More recently, Koelbel has worked with the Scalable Input/Output Consortium, a large project led by Paul Messina to attack the parallel I/O problem on a wide front. Rice's role here was to investigate language, compiler, and runtime issues in parallel I/O. By applying techniques from data-parallel compilers, he, Kennedy, and Mike Paleczny were able to develop one of the first compilers for out-of-core computations.

Today, Koelbel is working on the Department of Defense (DoD) High Performance Computing Modernization Program (HPCMP) as part of a nationwide effort to substantially upgrade the computational capabilities of the defense community for research, development, testing, and evaluation. He and CRPC researchers from sites across the country are involved in the Programming Environment Training (PET), which focuses on emerging advances in programming environments, computational tools, algorithms, software, computational solution techniques, and training.
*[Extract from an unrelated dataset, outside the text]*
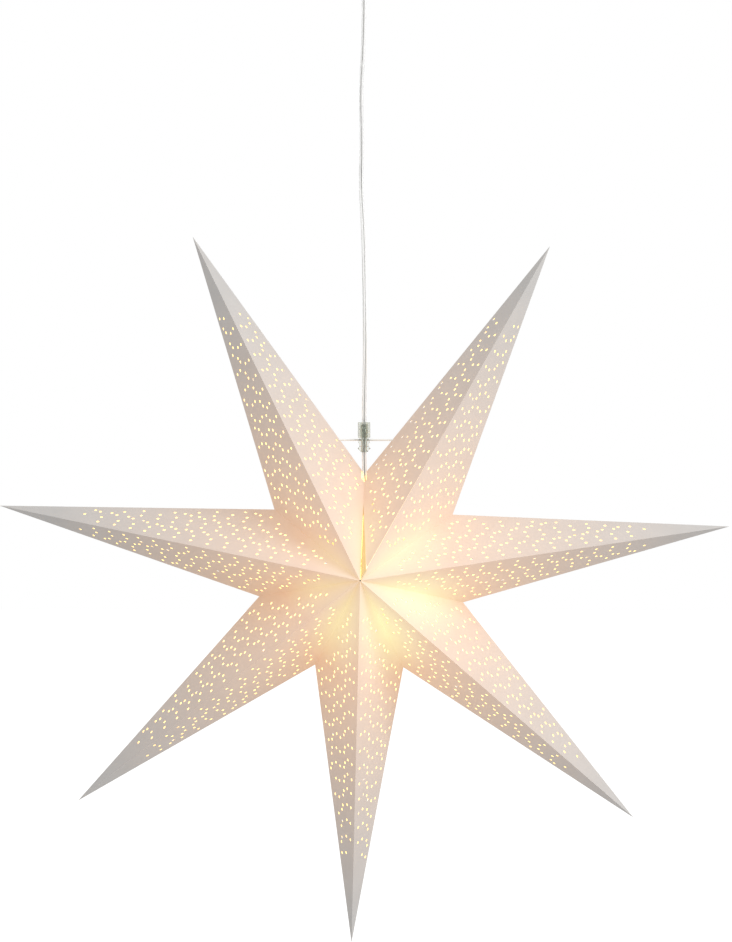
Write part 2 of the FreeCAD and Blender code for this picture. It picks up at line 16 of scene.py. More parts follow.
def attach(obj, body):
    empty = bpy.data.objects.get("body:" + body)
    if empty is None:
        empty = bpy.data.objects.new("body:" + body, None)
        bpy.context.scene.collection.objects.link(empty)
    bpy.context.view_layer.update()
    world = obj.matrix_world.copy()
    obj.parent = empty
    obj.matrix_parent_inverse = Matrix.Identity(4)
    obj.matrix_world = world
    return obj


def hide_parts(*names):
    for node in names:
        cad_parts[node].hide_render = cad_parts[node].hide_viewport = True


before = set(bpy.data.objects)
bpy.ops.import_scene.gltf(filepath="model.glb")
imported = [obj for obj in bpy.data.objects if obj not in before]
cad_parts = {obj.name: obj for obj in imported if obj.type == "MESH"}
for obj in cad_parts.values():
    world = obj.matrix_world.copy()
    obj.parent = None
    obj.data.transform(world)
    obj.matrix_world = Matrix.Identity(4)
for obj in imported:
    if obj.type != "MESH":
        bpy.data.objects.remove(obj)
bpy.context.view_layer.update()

# %% [markdown]
# ## The camera
# At the size that the star is given here, the camera stands two metres from it, 3 cm right of its
# middle and 18 cm above it. A fixed vertical angle keeps that view in any window shape. The lens
# follows from the focal length in pixels, which the perspective of the seven tips gives.

# %% Set the camera
PHOTO_HEIGHT = 942
FOCAL_PIXELS = 1478
SENSOR = 36.0

camera_data = bpy.data.cameras.new("camera")
camera_data.sensor_fit = "VERTICAL"
camera_data.sensor_height = SENSOR
camera_data.lens = SENSOR * FOCAL_PIXELS / PHOTO_HEIGHT
camera = bpy.data.objects.new("camera", camera_data)
camera.location = (0.0263, -1.996, -0.6825)
camera.rotation_euler = (math.radians(90 - 1.39), 0.0, math.radians(0.68))
bpy.context.scene.collection.objects.link(camera)
bpy.context.scene.camera = camera
print("lens", round(camera_data.lens, 2), "mm")

# %% [markdown]
# ## Helpers for modelling by hand
# Operators act on whatever is selected, so each step starts from nothing selected. Three small
# helpers cover most of the work: one makes an object the only active one, one picks corners of a
# mesh by a test on their place, and one finishes a piece so that its object sits at the origin.


# %% Select one object
def only(piece):
    """Makes this the one selected and active object."""
    bpy.ops.object.select_all(action="DESELECT")
    piece.select_set(True)
    bpy.context.view_layer.objects.active = piece
    return piece


# %% Select corners by their place
def pick(piece, test):
    """In edit mode, selects the corners of the mesh that pass the test."""
    bpy.ops.mesh.select_all(action="DESELECT")
    mesh = bmesh.from_edit_mesh(piece.data)
    for corner in mesh.verts:
        corner.select = test(corner)
    mesh.select_flush_mode()
    bmesh.update_edit_mesh(piece.data)


# %% Join, and settle at the origin
def join(pieces, name):
    """Joins several objects into one and names it."""
    only(pieces[0])
    for piece in pieces[1:]:
        piece.select_set(True)
    if len(pieces) > 1:
        bpy.ops.object.join()
    joined = bpy.context.object
    joined.name = name
    joined.data.name = name
    return joined


def settle(piece):
    """Puts the piece's place into its mesh, so that its object is unturned and unscaled."""
    only(piece)
    bpy.ops.object.transform_apply(location=True, rotation=True, scale=True)
    return piece


# %% [markdown]
# ## The flat flex
# The lamp hangs on a flat two-core PVC flex that was packed in a bundle, so it still has slow
# waves and turns on itself as it falls. It is held taut by the star, runs through the clear grip,
# enters the star at its top seam and ends in the lampholder. A NURBS curve carries the waves, and
# a small section of two round cores grown together is swept along it. The curve's tilt gives the
# twist. Its points are those of the construction model, in metres. An attribute marks the groove
# between the cores and the two thin edges, where a white flex looks grey: its colour is darkened
# there as painted shade.

# %% The flex's route
FLEX_WIDTH = 0.006
FLEX_THICKNESS = 0.0034
FLEX_ROUTE = (  # place, and how far the flat flex is turned there, in degrees
    ((0.0, 0.0, -0.0741), 0),
    ((0.0, 0.0, -0.150), 14),
    ((-0.0045, 0.001, -0.222), 34),
    ((-0.0025, -0.0008, -0.285), 22),
    ((-0.0045, 0.0008, -0.346), -8),
    ((-0.0008, -0.0006, -0.410), -30),
    ((0.0002, 0.0007, -0.490), -66),
    ((0.0016, -0.0004, -0.573), -34),
    ((0.0, 0.0, -0.641), -4),
    ((0.0, 0.0, -0.753), 0),
    ((0.0105, -0.0065, -0.773), 0),
    ((0.018, -0.012, -0.791), 0),
    ((0.018, -0.012, -0.810), 0),
)


def flex_route(name):
    """The flex's middle line as one open NURBS curve."""
    curve = bpy.data.curves.new(name, "CURVE")
    curve.dimensions = "3D"
    curve.resolution_u = 12
    spline = curve.splines.new("NURBS")
    spline.points.add(len(FLEX_ROUTE) - 1)
    for point, (place, turn) in zip(spline.points, FLEX_ROUTE):
        point.co = (*place, 1.0)
        point.tilt = math.radians(turn)
    spline.order_u = 3
    spline.use_endpoint_u = True
    route = bpy.data.objects.new(name, curve)
    bpy.context.scene.collection.objects.link(route)
    return route


# %% Read the middle line, then sweep the section along it
SECTION_POINTS = 32
CORE_RADIUS = FLEX_THICKNESS / 2
CORE_PLACE = FLEX_WIDTH / 2 - CORE_RADIUS
EDGE_SHADE = 0.45
EDGE_FROM = 0.97
GROOVE_HALF = 0.3

flex = flex_route("flex")
line_mesh = bpy.data.meshes.new_from_object(flex)
flex_line = [corner.co.copy() for corner in line_mesh.vertices]
bpy.data.meshes.remove(line_mesh)

section_curve = bpy.data.curves.new("flex_section", "CURVE")
section_curve.dimensions = "2D"
outline = section_curve.splines.new("POLY")
outline.points.add(SECTION_POINTS - 1)
outline.use_cyclic_u = True
for i, point in enumerate(outline.points):
    angle = 2 * math.pi * i / SECTION_POINTS
    wide = FLEX_WIDTH / 2 * math.cos(angle)
    deep = math.sqrt(max(CORE_RADIUS**2 - (abs(wide) - CORE_PLACE) ** 2, 0.0))
    point.co = (wide, math.copysign(deep, math.sin(angle)), 0.0, 1.0)
section = bpy.data.objects.new("flex_section", section_curve)
bpy.context.scene.collection.objects.link(section)
flex.data.bevel_mode = "OBJECT"
flex.data.bevel_object = section
flex.data.use_fill_caps = True
only(flex)
bpy.ops.object.convert(target="MESH")
flex = bpy.context.object
flex.name = "flex"
bpy.data.objects.remove(section)
bpy.ops.object.shade_smooth()
# Painted shade: the groove between the cores grows darker towards its middle, and the thin edges
# take a fixed grey.
painted_flex_shade = flex.data.attributes.new("painted_flex_shade", "FLOAT", "POINT")
for i, corner in enumerate(painted_flex_shade.data):
    wide = abs(math.cos(2 * math.pi * i / SECTION_POINTS))
    corner.value = EDGE_SHADE if wide > EDGE_FROM else max(0.0, 1.0 - wide / GROOVE_HALF)
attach(flex, "pendant")
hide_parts("drop_flex")
line_length = sum((b - a).length for a, b in zip(flex_line, flex_line[1:]))
print("flex line", round(line_length, 4), "m,", len(flex.data.polygons), "faces")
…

He is also actively involved in the National Science Foundation's Partnership for Advanced Computational Infrastructure (PACI) headed by the National Computational Science Alliance (NCSA) at the University of Illinois and the National Partnership for Advanced Computational Infrastructure (NPACI), headquartered at the University of California, San Diego. (See "Research Focus: PACI Projects at the CRPC.") The mission of the Alliance, and the PACI program in general, is to provide high-performance computational services to the scientific community in the United States. Many CRPC researchers are involved in this project, bringing the fruits of their past research to bear on real-world scientific problems.

"We're going through a lot of changes right now, with the advent of distributed shared memory and fast networks," says Koelbel of his research areas and the High Performance Computing Community in general. "There's a lot of opportunity here, and a lot of new research to be done. We are finding that we have to work at a higher level just to keep track of everything going on. Old work could be lost, but later rediscovered, in the process."

Koelbel's professional activities include serving as a reviewer for IEEE Computer, IEEE Parallel and Distributed Computing, IEEE Software, Concurrency: Practice and Experience, and Journal of Parallel Programming. He has been as a committee member on numerous programs and workshops, including the Fourth Workshop on Languages, Compilers, and Run-time Systems for Scalable Computers; the Eighth Department of Defense High Performance Computing Users' Group Conference; and Supercomputing '98. He is co-author of the High Performance Fortran Handbook, and more than 30 papers and technical reports.